Mar 4, 2014 at 2:46 PM | Unregistered Commenterreplicant

The madness of crowds can certainly bring some pretty rotten attitudes out in the open. Here is an academic in the States who wishes to imprison those who dare to disagree with the party line on climate variation and its various causes:

The charge of criminal and moral negligence ought to extend to all activities of the climate deniers who receive funding as part of a sustained campaign to undermine the public’s understanding of scientific consensus.

It is, I suppose, another case of a feeble-minded person sensing he has been given a licence to display aggressive behaviour to others rather than engage in any discussion with them, a discussion to which they may well sense they can only bring 'the authorities say so'.

Source: https://theconversation.com/is-misinformation-about-the-climate-criminally-negligent-23111

Reported on here: http://finance.townhall.com/columnists/michaelschaus/2014/03/16/professor-wants-climate-change-deniers-thrown-in-jail-n1809711

Hat-tip: http://antigreen.blogspot.co.uk/2014/03/epa-bureaucrats-paint-town-red-with.html#links">Greeniewatch

I think we have both moral and intellectual poverty on display here. Nasty combination.

Mar 17, 2014 at 9:31 AM | Registered CommenterJohn Shade

The Torcello rant was the subject of the thread Told you so four days ago John. Paul Matthews' comment on a sister thread on The Conversation bears repeating:

That's two desperate incoherent rants from climate propagandists in the same day.
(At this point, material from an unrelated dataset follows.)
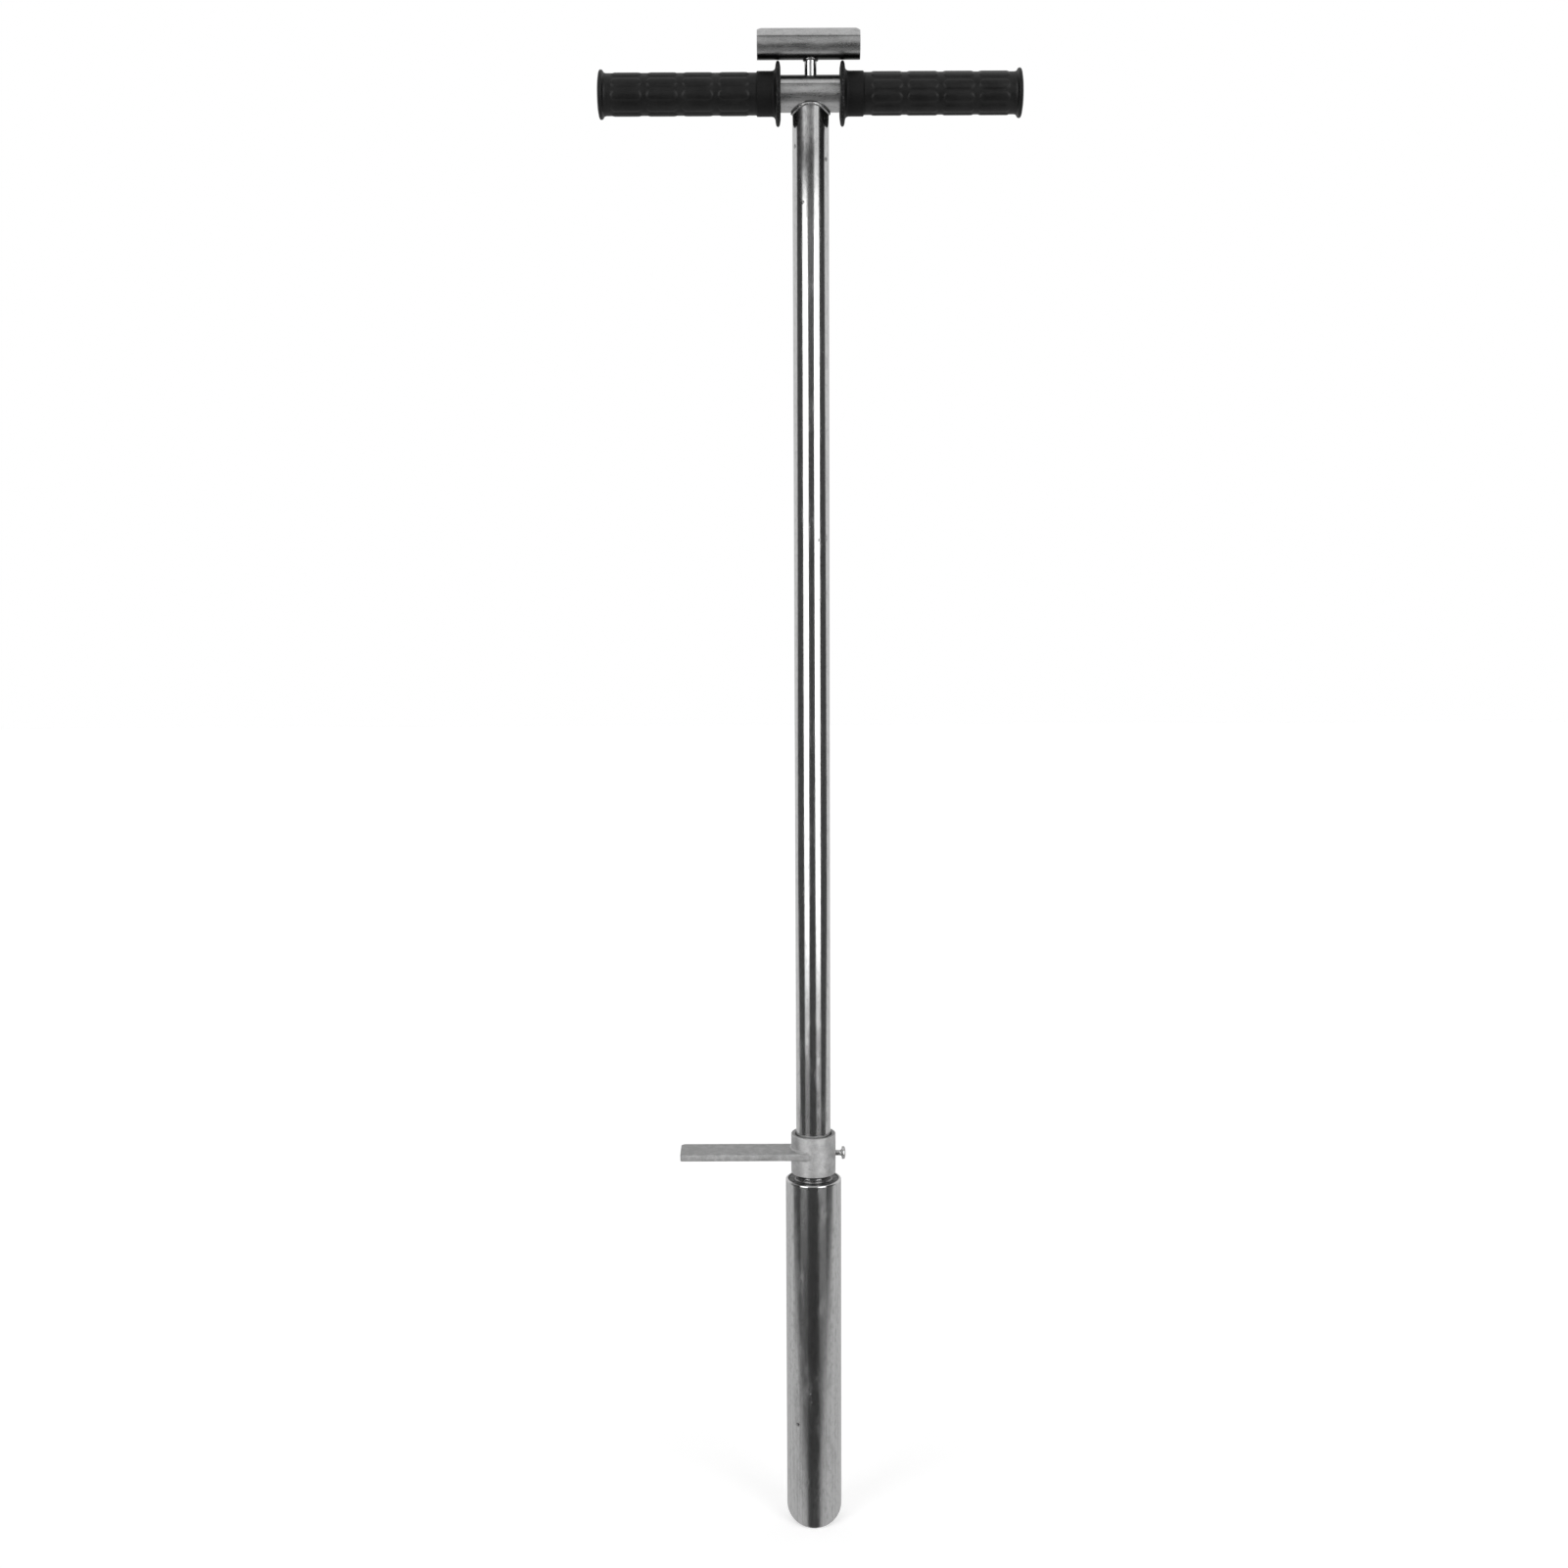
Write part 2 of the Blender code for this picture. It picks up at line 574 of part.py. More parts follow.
def step_weld():
    """The bead round the bar's end, where it meets the collar."""
    back_y = min(STEP_FRONT_Y + STEP_WIDTH, 0.9 * COLLAR_R)
    top = STEP_Z + STEP_THICKNESS / 2
    bottom = STEP_Z - STEP_THICKNESS / 2
    front_angle = turn_angle(-sqrt(COLLAR_R ** 2 - STEP_FRONT_Y ** 2), STEP_FRONT_Y)
    back_angle = turn_angle(-sqrt(COLLAR_R ** 2 - back_y ** 2), back_y)
    count = BEAD_POINTS // 2
    points = []
    radii = []
    for height, start, end in ((top, front_angle, back_angle), (bottom, back_angle, front_angle)):
        for i in range(count):
            angle = start + (end - start) * i / (count - 1)
            share = (front_angle - angle) / (front_angle - back_angle)
            points.append((COLLAR_R * cos(angle), COLLAR_R * sin(angle), height))
            radii.append(STEP_WELD_FRONT + (STEP_WELD - STEP_WELD_FRONT) * min(share / WELD_TAPER, 1))
    weld = bead("step_weld", points, radii)
    depth = min(STEP_GROOVE, STEP_THICKNESS / 4)
    low = (-STEP_REACH, STEP_FRONT_Y - GAP, bottom + depth - GAP)
    high = (0, STEP_FRONT_Y + STEP_WIDTH + GAP, top - depth + GAP)
    bar_space = add_cutter("weld_step", box_mesh("weld_step", low, high))
    cut(weld, upright_cutter("weld_collar", COLLAR_R + GAP, 0, HANDLE_Z, 2 * SHAFT_STEPS), bar_space)


def clamp_screw():
    """The screw that clamps the collar: a domed head with a hexagon socket, and a bare shank."""
    head_z = SCREW_HEAD_X
    top = head_z + SCREW_HEAD_HEIGHT
    side = top - SCREW_DOME
    outline = [(0, top)]
    outline += [(SCREW_HEAD_R * sin(a), side + SCREW_DOME * cos(a)) for a in (pi / 8, pi / 4, 3 * pi / 8)]
    outline += [(SCREW_HEAD_R, side), (SCREW_HEAD_R, head_z + 0.1 * SCREW_HEAD_HEIGHT),
                (SCREW_HEAD_R * 0.93, head_z), (SCREW_R + SCREW_FLARE, head_z),
                (SCREW_R + 0.3 * SCREW_FLARE, head_z - 0.5 * SCREW_FLARE),
                (SCREW_R, head_z - 1.4 * SCREW_FLARE), (SCREW_R, SCREW_TIP_X + 0.4 * SCREW_R),
                (0.6 * SCREW_R, SCREW_TIP_X), (0, SCREW_TIP_X)]
    screw = turned("clamp_screw", outline, "chrome")
    lay_along_x(screw, 0, CLAMP_Z)
    hexagon_r = HEX_WIDTH / 2 / cos(pi / 6)
    socket = upright_cutter("hex_socket", hexagon_r, top - HEX_DEPTH, top + HEX_DEPTH, 6)
    lay_along_x(socket, 0, CLAMP_Z)
    cut(screw, socket)


def group_moving(name, members, travel):
    """Parent the pieces that slide together to an empty on the axis, which holds how far they travel."""
    empty = bpy.data.objects.new(name, None)
    empty.empty_display_size = TUBE_R
    empty["travel_down_m"], empty["travel_up_m"] = travel
    bpy.data.collections[PARTS_NAME].objects.link(empty)
    for member in members:
        bpy.data.objects[member].parent = empty


def smooth_all():
    """Settle each piece's modifiers and shade its round faces smooth."""
    for obj in bpy.data.collections[PARTS_NAME].objects:
        if obj.type != "MESH":
            continue
        bake(obj)
        obj.data.shade_smooth()
        obj.data.set_sharp_from_angle(angle=radians(32))


clear_scene()
make_collection(PARTS_NAME)
make_collection(CUTTERS_NAME)
sampling_tube()
shoulder()
shaft_tube()
rod_guide()
handle_tube()
handle_weld()
grip("grip_left", -1)
grip("grip_right", 1)
ejector_bar()
ejector_rod()
ejector_weld()
ejector_piston()
step_collar()
step_bar()
step_weld()
clamp_screw()
smooth_all()
group_moving("ejector", EJECTOR_PIECES, (0.0, EJECTOR_TRAVEL))
group_moving("foot_step", STEP_PIECES, (-STEP_LOWER, STEP_RAISE))
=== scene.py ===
"""The looks of a hand-pushed soil probe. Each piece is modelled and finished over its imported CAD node."""
from math import cos, degrees, pi, radians, sin, sqrt

import bmesh
import bpy
from mathutils import Matrix


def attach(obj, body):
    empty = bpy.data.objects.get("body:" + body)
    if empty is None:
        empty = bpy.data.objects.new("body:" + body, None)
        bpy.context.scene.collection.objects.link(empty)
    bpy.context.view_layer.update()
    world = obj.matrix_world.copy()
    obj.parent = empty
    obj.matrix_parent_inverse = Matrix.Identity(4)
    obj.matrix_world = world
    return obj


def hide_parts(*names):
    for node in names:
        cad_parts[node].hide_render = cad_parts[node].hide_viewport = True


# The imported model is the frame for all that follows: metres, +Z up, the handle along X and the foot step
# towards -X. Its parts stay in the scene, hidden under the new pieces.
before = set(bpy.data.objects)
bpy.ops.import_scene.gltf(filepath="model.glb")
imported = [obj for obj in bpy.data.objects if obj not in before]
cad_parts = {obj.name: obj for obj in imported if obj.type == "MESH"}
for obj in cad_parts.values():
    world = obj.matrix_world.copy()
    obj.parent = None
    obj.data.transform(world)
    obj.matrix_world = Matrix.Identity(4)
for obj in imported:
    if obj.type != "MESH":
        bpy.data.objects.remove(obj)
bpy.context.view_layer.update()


# The camera stands 1.8 m in front of the probe and a little lower than its handle. It looks ten degrees
# down through a slightly long lens, and is a quarter of a degree out of level.
CAMERA_PLACE = (-0.0206, -1.7903, 0.8854)
PITCH = radians(10.04)
ROLL = radians(0.27)
FOCAL_LENGTH = 57.59
FILM_WIDTH = 36
bpy.context.scene.view_settings.view_transform = "Standard"
bpy.ops.object.camera_add()
camera = bpy.context.object
camera.data.lens = FOCAL_LENGTH
camera.data.sensor_width = FILM_WIDTH
camera.matrix_world = (Matrix.Translation(CAMERA_PLACE)
                       @ Matrix.Rotation(pi / 2 - PITCH, 4, "X") @ Matrix.Rotation(-ROLL, 4, "Z"))
bpy.context.scene.camera = camera


# The studio is a white room. Two tall lamps stand left and right of the camera with a dark gap between
# them, a wide lamp hangs overhead, and the pale floor is dark near the camera, with a faint pool of light
# on each side. Directions are in degrees as the probe sees them, and each pair of them is a soft edge.
LAMP_LEVEL = 2.2
GAP_LEVEL = 0.06
CAMERA_WALL_LEVEL = 0.32
OVERHEAD_LEVEL = 0.74
WALL_LEVEL = 0.64
FLOOR_LEVEL = 0.49
NEAR_FLOOR_LEVEL = 0.07
RIGHT_POOL_LEVEL = 0.07
LEFT_POOL_LEVEL = 0.012
LEFT_STRIP_LEVEL = 0.31
ROOM_TURN = 2
LAMP_INSIDE = (17, 21)
LAMP_OUTSIDE = (51, 56)
LAMP_FOOT = (-15.2, -13.2)
LAMP_HEAD = (46, 50)
CAMERA_WALL_SIDE = (16, 20)
CAMERA_WALL_FOOT = (1, 5)
CAMERA_WALL_HEAD = (44, 48)
POOL_INSIDE = (20, 32)
POOL_OUTSIDE = (48, 60)
POOL_NEAR = (-26, -24)
POOL_FAR = (-17, -15)
STRIP_NEAR = (-19.9, -19.3)
STRIP_FAR = (-19, -18.4)
NEAR_FLOOR_NEAR = (-48, -38)
NEAR_FLOOR_FAR = (-29, -27)
WALL_FOOT = (-20, -14)
OVERHEAD_EDGE = (56, 59)
EDGE_OF_LIGHT = ((-90, 0), (-64, 0), (-58, 8), (-30, 18), (-25.9, 29), (-25.3, 35), (-24.3, 44), (-23.2, 52),
                 (-22.1, 61), (-21.1, 73), (-20.2, 82), (-19.3, 88), (-16.7, 98), (-12.5, 113), (-8, 107),
                 (-4, 102), (4, 96), (90, 95))


class Wire:
    """One output of a shader node. Arithmetic on it adds Math nodes to its tree."""

    def __init__(self, tree, socket=None):
        self.tree = tree
        self.socket = socket

    def node(self, kind, settings, sockets, out=0):
        """Add a node: its settings first, then the values or wires of its input sockets."""
        new = self.tree.nodes.new("ShaderNode" + kind)
        for name, value in settings.items():
            if name == "stops":
                new.color_ramp.elements.remove(new.color_ramp.elements[0])
                new.color_ramp.elements[0].position = value[0][0]
                for position, _ in value[1:]:
                    new.color_ramp.elements.new(position)
                for stop, (_, level) in zip(new.color_ramp.elements, value):
                    stop.color = (level, level, level, 1)
            else:
                setattr(new, name, value)
        for name, value in sockets.items():
            if isinstance(value, Wire):
                self.tree.links.new(value.socket, new.inputs[name])
            else:
                new.inputs[name].default_value = value
        return Wire(self.tree, new.outputs[out] if len(new.outputs) else None)

    def other(self, name):
        """Another output of the same node."""
        return Wire(self.tree, self.socket.node.outputs[name])

    def maths(self, operation, *values):
        return self.node("Math", {"operation": operation}, dict(enumerate(values)))

    def between(self, low, high):
        """0 below the low value and 1 over the high one, with a smooth step."""
        sockets = {"Value": self, "From Min": low, "From Max": high}
        return self.node("MapRange", {"interpolation_type": "SMOOTHSTEP"}, sockets)

    def stretched(self, x, y, z):
        return self.node("VectorMath", {"operation": "MULTIPLY"}, {0: self, 1: (x, y, z)})

    def noise(self, scale, detail, roughness):
        return self.node("TexNoise", {}, {"Vector": self, "Scale": scale, "Detail": detail,
                                          "Roughness": roughness})

    def __add__(self, other):
        return self.maths("ADD", self, other)

    def __sub__(self, other):
        return self.maths("SUBTRACT", self, other)

    def __rsub__(self, other):
        return self.maths("SUBTRACT", other, self)

    def __mul__(self, other):
        return self.maths("MULTIPLY", self, other)

    def __truediv__(self, other):
        return self.maths("DIVIDE", self, other)

    __radd__ = __add__
    __rmul__ = __mul__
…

What are these people calling for? Suspension of democracy so that they can get their own way? Shouting in a louder and shriller, more hysterical way, as the so-called "Conversation" seems to be doing? If they understood anything at all about climate scepticism, they would know that this behaviour is counter-productive.

So bring it on, Lamberts and Torcello. Rant and Rave. Hurl abuse at anyone who doesn't share your own view. And public opinion will continue to move to the sceptic side.

Our favourite mathematics lecturer can be found there! Respect to the publication that it's not been removed - not yet anyway.